Настоящая боль наступает, когда любовь проходит. У одного. Кто-то кровоточит, а кто-то уже просто испытывает чувство вины. Кто-то замирает на вдохе, а кто-то ищет глоток свежего воздуха на стороне. Кто-то теряет разум, а кто-то расчетлив и рационален, он возвращает упавшую звезду на место и никаких желаний. Кто-то попадает в страшную зависимость, страх быть отвергнутым доминирует над чувством безопасности. А у кого-то  уже никаких желаний. Кто-то уточняет, что вскрытые вены нужно держать под водой. А кто-то тоже готов отдать жизнь, но не за любовь, а за свободу. Бессмысленная жертва. В таких ситуациях Социумный старается бравировать, а Первородный корчится от боли. Сколько безумия совершается в поисках второй половины, и почти ничего не делается, чтобы твои собственные половины бесконфликтно уживались под одной оболочкой.
 Социумному хочется в театр.
- Только на «Короля Лира»,- требует Первородный. « Я вместе с ним еще раз  хочу пережить эту боль и страдание, предательство и опустошенность. Я должен задуматься».

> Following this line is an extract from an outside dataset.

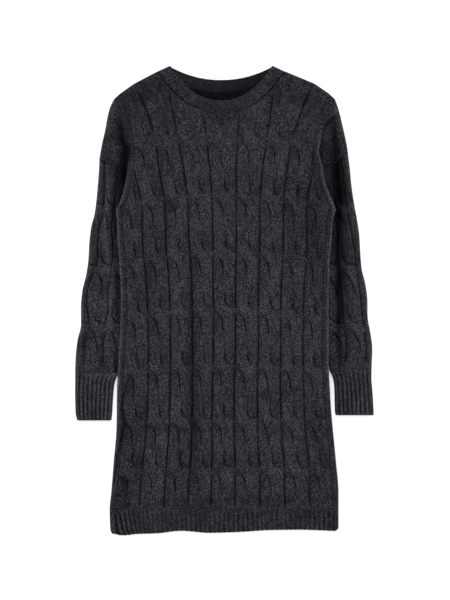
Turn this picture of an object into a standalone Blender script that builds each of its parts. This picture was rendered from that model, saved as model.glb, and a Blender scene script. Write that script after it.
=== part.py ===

- Но зачем, зачем тебе это?! О чем задуматься? О том, что давать и ждать отдачу  - безрассудство? О том, что, отдавая, мы просто тешим свое эго, а иначе это сделка?  О том, что короли в одно мгновение могут стать прокаженными, а самым здравомыслящим является шут? «Не пей вина, Гертруда…»! Но ты же никогда никого не слышишь и не слушаешь!
- А ты образован, пустозвон, но меня  все равно не поймешь. Мы – разные. Ты – это то я, которое я выдавливаю из себя по капле.
- Ладно, Эзоп хренов, устал я с тобой спорить, давай  хотя бы в кино сходим!
- Нет, останемся дома, почитаем в одиночестве.
- Ладно, только давай что-нибудь эротическое, Моравиа, или Арсан, или картинки из сети…
- Заткнись. Будем читать Библию, мое любимое место про прощение блудницы.
- Но сколько можно, сколько? И про слезы, и про волосы, и про истину. Это еще хуже Шекспира.  А потом выходишь на улицу, а там…
И они читают. Вернее, читает Первородный. Социумный заворожено слушает – все-таки они порождение одного тела, одного разума, одной души. Какие-то нагромождения слов беглого чеха, растворившегося в пыли Парижских мостовых, его рассуждения о любви и бессмертии, принесшие ему бессмертие и любовь. А потом засыпают. И им снится сон – один на двоих. Сон хороший, потому что над сценарием трудится Первородный. Там есть и эротика, и страсти, и стрельба, и обман – Социумному же тоже должно быть интересно. Но заканчивается все хорошо – взглядом, поцелуем, письмом. И любовью. До самого пробуждения..
А утром все повторяется сначала. Социумный надевает на Первородного галстук, затягивает потуже узел и просит помолчать хотя бы до конца рабочего дня. И Первородный умолкает. Он думает  о Том, кто просит  фигуры Святых с Карлова моста передать через Нотр-Дамских химер важное послание Творящему:
- Не забудь написать о Гете, о Гете и о любви.
Любовь, Гете. Гете, любовь. Это и есть бессмертие?